Chemical kinetics of the oxidation of methyl tert-butyl ether (MTBE)

Abstract

An experimental investigation in a conventional static apparatus of the oxidation of equimolecular methyl tert-butyl ether (MTBE)-oxygen mixtures has shown that MTBE oxidizes far less readily than alkanes like neopentane or 2,2-dimethylbutane. In the investigated pressure (up to 1000 Torr) and temperature ranges (300–500°C) we have not observed any cool flame formation; the mixtures either react slowly or ignite. Such behaviour is in line with the well-known antiknock effect of MTBE since this ether is already largely used as an octane booster in commercial gasolines, especially in Germany and in the United States.
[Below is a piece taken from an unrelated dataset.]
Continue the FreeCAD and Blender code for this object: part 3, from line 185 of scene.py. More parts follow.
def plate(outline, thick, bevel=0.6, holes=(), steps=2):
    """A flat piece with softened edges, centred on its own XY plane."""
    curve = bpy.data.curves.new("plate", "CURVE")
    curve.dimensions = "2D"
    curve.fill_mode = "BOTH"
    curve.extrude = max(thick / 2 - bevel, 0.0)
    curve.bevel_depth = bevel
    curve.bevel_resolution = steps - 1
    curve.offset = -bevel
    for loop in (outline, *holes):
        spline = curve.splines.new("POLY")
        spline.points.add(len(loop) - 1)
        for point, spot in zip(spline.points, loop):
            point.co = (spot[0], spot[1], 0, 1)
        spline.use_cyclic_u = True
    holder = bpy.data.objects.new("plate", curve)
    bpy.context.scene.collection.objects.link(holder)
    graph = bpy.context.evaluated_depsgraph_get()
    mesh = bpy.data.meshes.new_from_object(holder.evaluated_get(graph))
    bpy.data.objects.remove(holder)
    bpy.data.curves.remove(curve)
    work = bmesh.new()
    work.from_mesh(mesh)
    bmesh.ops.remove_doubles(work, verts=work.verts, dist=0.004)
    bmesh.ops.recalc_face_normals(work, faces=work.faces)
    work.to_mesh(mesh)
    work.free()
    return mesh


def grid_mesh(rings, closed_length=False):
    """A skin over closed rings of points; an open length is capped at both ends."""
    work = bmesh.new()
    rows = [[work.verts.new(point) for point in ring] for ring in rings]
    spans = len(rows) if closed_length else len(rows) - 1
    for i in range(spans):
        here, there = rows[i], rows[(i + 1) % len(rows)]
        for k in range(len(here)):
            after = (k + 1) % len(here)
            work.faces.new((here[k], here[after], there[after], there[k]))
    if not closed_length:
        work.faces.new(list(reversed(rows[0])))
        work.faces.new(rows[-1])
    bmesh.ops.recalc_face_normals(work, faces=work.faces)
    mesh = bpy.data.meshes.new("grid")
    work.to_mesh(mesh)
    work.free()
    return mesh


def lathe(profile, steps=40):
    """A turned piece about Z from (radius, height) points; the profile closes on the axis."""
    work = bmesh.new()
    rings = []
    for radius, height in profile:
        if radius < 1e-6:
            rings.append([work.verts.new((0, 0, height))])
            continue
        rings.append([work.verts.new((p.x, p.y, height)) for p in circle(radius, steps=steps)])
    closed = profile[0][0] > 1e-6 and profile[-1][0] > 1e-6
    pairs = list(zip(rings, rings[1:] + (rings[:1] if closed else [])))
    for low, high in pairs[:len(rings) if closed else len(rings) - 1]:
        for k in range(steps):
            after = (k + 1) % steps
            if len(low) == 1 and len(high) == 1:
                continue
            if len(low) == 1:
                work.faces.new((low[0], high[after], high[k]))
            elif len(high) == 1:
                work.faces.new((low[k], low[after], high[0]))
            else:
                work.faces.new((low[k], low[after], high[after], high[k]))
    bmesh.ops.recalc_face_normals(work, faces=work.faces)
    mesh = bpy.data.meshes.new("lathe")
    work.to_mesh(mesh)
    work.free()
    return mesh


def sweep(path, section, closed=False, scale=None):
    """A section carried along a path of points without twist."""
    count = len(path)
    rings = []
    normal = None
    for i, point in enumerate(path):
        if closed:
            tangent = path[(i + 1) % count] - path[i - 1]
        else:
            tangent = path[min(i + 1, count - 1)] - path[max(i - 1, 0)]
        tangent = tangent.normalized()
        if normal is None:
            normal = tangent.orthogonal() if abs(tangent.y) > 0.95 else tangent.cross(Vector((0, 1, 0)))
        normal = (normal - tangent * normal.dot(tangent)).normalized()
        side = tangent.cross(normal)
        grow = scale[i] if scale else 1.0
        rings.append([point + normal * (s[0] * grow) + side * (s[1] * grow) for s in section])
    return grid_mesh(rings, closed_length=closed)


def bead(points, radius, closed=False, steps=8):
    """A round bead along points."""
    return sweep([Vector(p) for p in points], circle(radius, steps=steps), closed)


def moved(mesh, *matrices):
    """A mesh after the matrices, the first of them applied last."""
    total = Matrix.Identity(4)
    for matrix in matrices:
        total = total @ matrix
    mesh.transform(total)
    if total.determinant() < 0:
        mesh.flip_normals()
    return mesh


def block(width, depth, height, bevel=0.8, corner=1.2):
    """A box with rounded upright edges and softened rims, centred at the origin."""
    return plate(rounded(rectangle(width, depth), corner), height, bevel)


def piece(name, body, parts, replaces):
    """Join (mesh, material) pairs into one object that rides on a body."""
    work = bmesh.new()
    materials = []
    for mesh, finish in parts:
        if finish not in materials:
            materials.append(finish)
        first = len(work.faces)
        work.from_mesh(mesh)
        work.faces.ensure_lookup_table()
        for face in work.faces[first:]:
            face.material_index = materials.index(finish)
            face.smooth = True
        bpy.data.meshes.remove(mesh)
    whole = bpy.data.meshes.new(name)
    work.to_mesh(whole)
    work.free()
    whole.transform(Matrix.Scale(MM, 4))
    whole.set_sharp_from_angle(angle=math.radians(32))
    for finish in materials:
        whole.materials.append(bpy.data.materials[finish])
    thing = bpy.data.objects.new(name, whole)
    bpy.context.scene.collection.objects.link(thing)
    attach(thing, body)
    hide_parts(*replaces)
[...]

An evaluation of the rate constants of the possible elementary steps by the methods of thermochemical kinetics has allowed us to propose a reaction scheme which is in satisfactory agreement with our experimental results. It is shown that the reaction of MTBE-oxygen mixtures around 450°C does not really present the characteristics of a genuine oxidation reaction and appears more as a thermal degradation. This reaction chiefly gives formaldehyde and rather unreactive t-C 4H 9·radicals which react with oxygen to give i-C 4H 8 and HO 2·. The HO 2·radicals cannot be efficient propagating radicals in oxidation reactions. In the presence of 2% added HBr, the ignition limits of equimolecular mixtures of MTBE and O 2 are considerably lowered (∼50°C), and with 10% added HBr, the usual cool flame behavior of hydrocarbon oxidations are similarly observed for MTBE/O 2 mixtures.